Previously a Marxist-Trotskyist and supporter of the Labour Party, Hitchens became more conservative during the 1990s. He joined the Conservative Party in 1997 and left in 2003, and has since been deeply critical of the party, which he views as the foremost obstacle to true conservatism in Britain.

At the same time he made these moves, the focus of the class struggle moved from the traditional conflict between the working class and capital to the damage government policy on immigration is doing to the working class. Peter Hitchens is certainly aware of this: But I'm not sure if even here, he understood the problem: it wasn't that the bourgeois wannabe "revolutionaries" in the universities didn't really like Britain, it was that they didn't like the UK working class. This was, after all, the real subtext of the 1926 General Strike, and it still seems to be an underpinning of UK bourgeois attitudes.
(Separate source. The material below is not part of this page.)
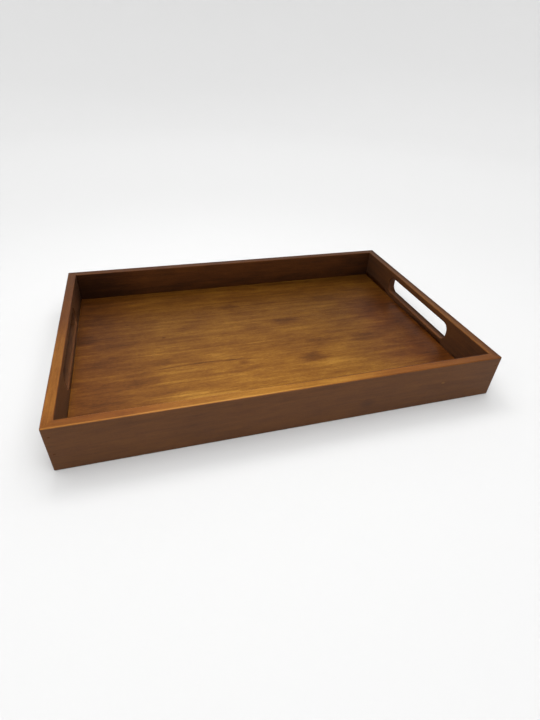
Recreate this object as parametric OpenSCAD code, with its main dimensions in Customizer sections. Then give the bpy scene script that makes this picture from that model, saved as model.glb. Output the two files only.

Take, for instance, the opinion of Rowan Williams, who was Archbishop of Canterbury from 2002 to 2012, and whose views seem utterly typical of UK bourgeois leftists. The X post embedded at the top of my post here calls out Williams's position on "grooming gangs", an outcome of bipartisan UK immigration policy since the immediate postwar period:

Here's what Rowan Williams said about the "grooming gangs," in a recent piece for The Guardian. You'll note, first of all, that he put the phrase in scare quotes, because, of course, he doesn't really believe there actually are organised groups of Muslim men deliberately targeting white working-class girls for abuse and even murder because they're white and not Muslim.

What he believes, rather, is that there have been "events," mere brute facts, like the interaction of particles at the atomic level; something for which, ultimately, there can be no human blame. There were "institutional failures," which might as well be a description of a sewage overflow caused by mismanagement of a local drainage system.

Curious, I asked Chrome AI mode, "Are the girl victims of UK grooming gangs working class?" It answered,

Yes, research and official inquiries consistently show that a large majority of the girl victims in UK grooming gang scandals come from working-class or impoverished backgrounds.

Reports from high-profile cases in towns like Rotherham, Rochdale, and Telford identify several common socioeconomic factors among victims:

Working-Class Backgrounds: Victims were predominantly from working-class families, often characterized by reviewers as coming from "marginalized" or "deprived" areas.

. . . Institutional Classism: Inquiries, such as the Casey Review, found that "classist attitudes" among police and social workers often led to victims being dismissed as having made "life choices" or leading "risky lifestyles" rather than being recognized as children under threat.

Targeting of Vulnerability: Perpetrators frequently targeted girls they perceived as being from less stable or supported backgrounds, using gifts of alcohol, drugs, or mock affection to groom them.

Experts and commentators on platforms like Al Jazeera and LSE Blogs argue that the intersection of class and race played a critical role in why these crimes went undetected for so long.

In other words, while I've already pointed out that a largely unmentioned consequence of UK high immigration policy was to keep working-class wages down, another consequence was more directly to oppress the working class by setting up conditions whereby its daughters would be raped by the immigrants, while both media and police agencies minimized the problem. And national bien pensant spokespeople like the Archbishop of Canterbury seem to endorse this whole strategy.

I'm beginning to think that the problems of class conflict as asddressed by Trump and the MAGA movement are substantively different from how they're addressed in the UK. The US bourgeoisie simply doesn't hate its working class; bourgeois media figures like Mike Rowe respect its work and support its interests, while the UK bourgeoisie doesn't just want to keep them down, it actively oppresses them. And this simply isn't new, it's been there at least since the 19th century. The UK has problems that a Trump, or a Trump-like figure, can't solve.